As usual, Rod's words have been prescient. There is an enormous hunger in America. After being pent-up by Covid lock-downs and then abused by a negligent and usury government, we want to get back to our roots. The woke assault on Christianity should get the backlash that it deserves now, because Americans trust in the Lord. He comes first, not the feeble-minded state. That is in our DNA. With the right support, God will save our nation and we will be able to put false leaders, out to pasture.
schedule 12 months ago
VikingLS
VikingLS
I am originally from Lexington, Kentucky and actually lived in Wilmore, where Asbury is, for a year when I was about 12 years old. Wilmore is a really small town. Most people either are involved with the college in someway or commute to Lexington. There's no other economy in town. All the visitors have apparently overwhelmed the town including things like water and sewer, so apparently the city and college are trying to get things back to somewhat normal.
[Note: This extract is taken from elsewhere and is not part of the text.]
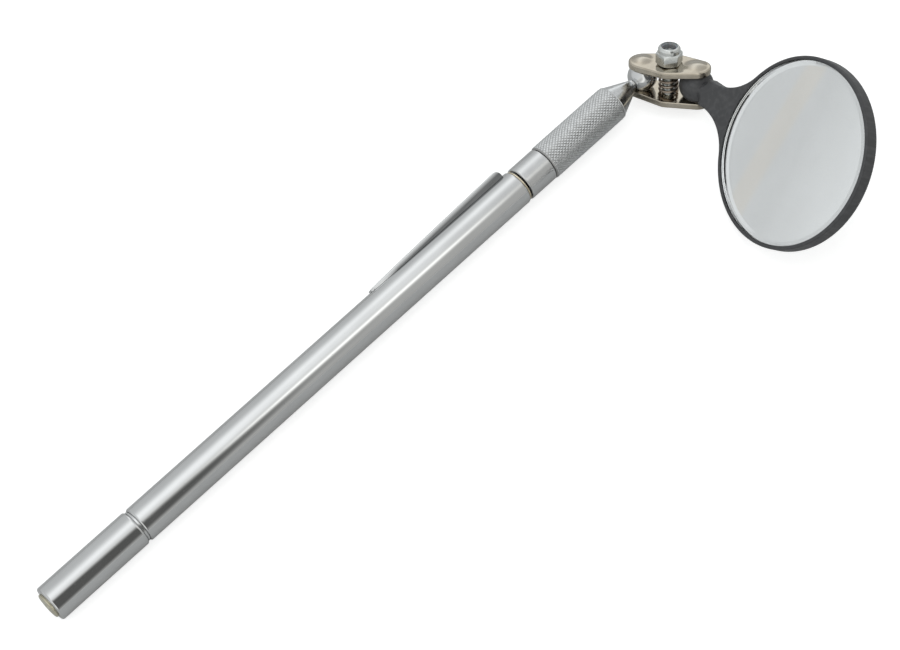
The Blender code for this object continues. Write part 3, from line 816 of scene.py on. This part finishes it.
def make_knurled_sleeve():
    shoulder = ROD_END + 0.2
    bore = ROD_R + FIT
    stud_bore = STUD_R + 0.05
    spigot = COLLAR_START + 1.4
    count = KNURLS * KNURL_STEPS
    step = KNURL_PITCH / KNURL_STEPS
    rows = int((GRIP_END - GRIP_START) / step)
    chamfer = 0.5
    edge = 0.25  # the cone starts this far below the knurl's crests
    knurl_end = GRIP_START + rows * step
    inside = [(spigot, bore), (spigot, SPIGOT_R), (GRIP_START, SPIGOT_R)]
    outside = rounded([(GRIP_END, GRIP_R - KNURL_DEPTH), (GRIP_END, GRIP_R - edge, 0.2),
                       (CONE_END, CONE_TIP_R, 0.08), (CONE_END, stud_bore)], loop=False)
    back = [(shoulder, stud_bore), (shoulder, bore)]

    def row(j):
        x = GRIP_START + j * step
        limit = min(GRIP_R, GRIP_R - chamfer + (x - GRIP_START), GRIP_R - edge + 0.6 * (knurl_end - x))
        heights = [knurl_height(k / KNURL_STEPS, j / KNURL_STEPS)[0] for k in range(count)]
        return ring(x, [min(limit, GRIP_R - KNURL_DEPTH * (1 - height)) for height in heights])

    rings = [ring(x, [r] * count) for x, r in inside]
    first = len(rings)
    rings += [row(j) for j in range(rows + 1)]
    rings += [ring(x, [r] * count) for x, r in outside[1:] + back]
    vertices, faces = skin(rings, loop=True)
    cut = []
    for face in faces:
        j = face[0] // count - first
        if len(face) == 4 and 0 <= j < rows and face[2] // count == face[0] // count + 1:
            k = face[0] % count
            falling = knurl_height((k + 0.5) / KNURL_STEPS, (j + 0.5) / KNURL_STEPS)[1]
            a, b, c, d = face
            cut += [(a, b, d), (b, c, d)] if falling else [(a, b, c), (a, c, d)]
        else:
            cut.append(face)
    sleeve = mesh_object("knurled_sleeve_look", vertices, cut)
    finish_piece(sleeve, "grip", "grip", "knurled_sleeve", "knurled_chrome", crease=24)


def make_grip():
    wall_end = COLLAR_START + 1.2
    face = GRIP_START - 0.3
    bore = ROD_R + FIT
    recess = SPIGOT_R + FIT
    collar = [(COLLAR_START, bore), (COLLAR_START, COLLAR_R, 0.35), (face, COLLAR_R, 0.3), (face, recess),
              (wall_end, recess), (wall_end, bore)]
    turned_piece("sleeve_collar", rounded(collar), "grip", "grip", "satin_chrome", count=160)
    make_knurled_sleeve()
    seat = BALL_R + NECK_GAP
    rim = 180 - asin(STUD_R / seat) * 180 / pi
    hollow = arc((NEAR_BALL, 0), seat, rim, 180, 10)
    hollow[-1] = (NEAR_BALL - seat, 0)
    start = ROD_END + 1.2
    turned_piece("ball_stud", [(start, 0), (start, STUD_R)] + hollow, "grip", "grip", "satin_chrome",
                 count=64)


def sphere_outline(radius, steps):
    outline = arc((0, 0), radius, 180, 0, steps)
    outline[0] = (-radius, 0)
    outline[-1] = (radius, 0)
    return outline


# ------------ clamp
def plate_outline(inset):
    """Rounded diamond: a lobe over each ball and a rounded corner on each side of the stud."""
    corners = ((BALL_PITCH, 0, LOBE_R), (STUD_X, WAIST_HALF - WAIST_R, WAIST_R), (0, 0, LOBE_R),
               (STUD_X, WAIST_R - WAIST_HALF, WAIST_R))
    normals = []
    for (x0, y0, r0), (x1, y1, r1) in zip(corners, corners[1:] + corners[:1]):
        run = hypot(x1 - x0, y1 - y0)
        normals.append(atan2(y1 - y0, x1 - x0) - pi / 2 + asin((r1 - r0) / run))
    bends = []
    for i, (x, y, radius) in enumerate(corners):
        start, end = normals[i - 1], normals[i]
        while end < start:
            end += 2 * pi
        steps = 28 if radius == LOBE_R else 10
        bends.append(arc((x, y), radius - inset, start * 180 / pi, end * 180 / pi, steps))
    points = []
    for bend, following in zip(bends, bends[1:] + bends[:1]):
        points += bend
        (x0, y0), (x1, y1) = bend[-1], following[0]
        points += [(x0 + (x1 - x0) * s, y0 + (y1 - y0) * s) for s in between(0, 1, 12)[1:-1]]
    return points


def plate_top(x, y):
    """Height of a plate's outer face: flat, running smoothly into a dome over each ball."""
    flat = PLATE_GAP / 2 + PLATE + SPLAY * x
    soft = 0.22
    near = sqrt(max(DIMPLE_R ** 2 - x ** 2 - y ** 2, 0.0))
    far = sqrt(max(FAR_DIMPLE_R ** 2 - (x - BALL_PITCH) ** 2 - y ** 2, 0.0))
    dome = max(near, far, flat - 2.0)
    return (flat + dome + sqrt((flat - dome) ** 2 + soft ** 2)) / 2 - soft ** 2 / 8


def make_plate(node, side, body):
    """One clamp plate; side is +1 above the balls and -1 below them."""
    inner = PLATE_GAP / 2
    outer_edge = 0.5
    inner_edge = 0.25
    border = plate_outline(outer_edge)
    rings = []
    for share in between(0, 1, 15):
        points = []
        for x, y in border:
            middle = min(max(x, 0.0), BALL_PITCH)
            px = middle + (x - middle) * share
            py = y * share
            points.append((px, py, side * plate_top(px, py)))
        rings.append(points)
    top = inner + PLATE
    for inset, up in arc((outer_edge, top - outer_edge), outer_edge, 90, 180, 7)[1:]:
        rings.append([(x, y, side * (up + SPLAY * x)) for x, y in plate_outline(inset)])
    rings.append([(x, y, side * (inner + inner_edge + 0.1 + SPLAY * x)) for x, y in plate_outline(0)])
    for inset, up in arc((inner_edge, inner + inner_edge), inner_edge, 180, 270, 5):
        rings.append([(x, y, side * (up + SPLAY * x)) for x, y in plate_outline(inset)])
    rings.append([(x, y, side * (inner + SPLAY * x)) for x, y in plate_outline(inner_edge + 0.06)])
    plate = mesh_object(node + "_look", *skin(rings, caps=(False, True)), merge=True)
    for x, radius in ((0, BALL_R), (BALL_PITCH, FAR_BALL_R)):
        seat = mesh_object("seat", *lathe(sphere_outline(radius + BALL_GAP, 40), axis="Z", count=72,
                                          centre=(x, 0)))
        combine(plate, seat, "DIFFERENCE")
    bore = STUD_BODY_R + FIT
    low, high = sorted((side * (inner - 1), side * (top + 2)))
    hole = [(low, 0), (low, bore), (high, bore), (high, 0)]
    combine(plate, mesh_object("hole", *lathe(hole, axis="Z", count=64, centre=(STUD_X, 0))),
            "DIFFERENCE")
    finish_piece(plate, "clamp", body, node, "plate_nickel")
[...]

Asbury is still pretty conservative and open about its Christianity and this is not the first time that a revival has broken out there. My sister and a friend of mine who went to school there have both been and reported a really moving experience. What's most interesting to me is the spread of the revival to other campuses. I know that Northern Kentucky University, which is public, and Cedarville University (Baptist) have seen chapel revivals inspired by what's happening at Asbury.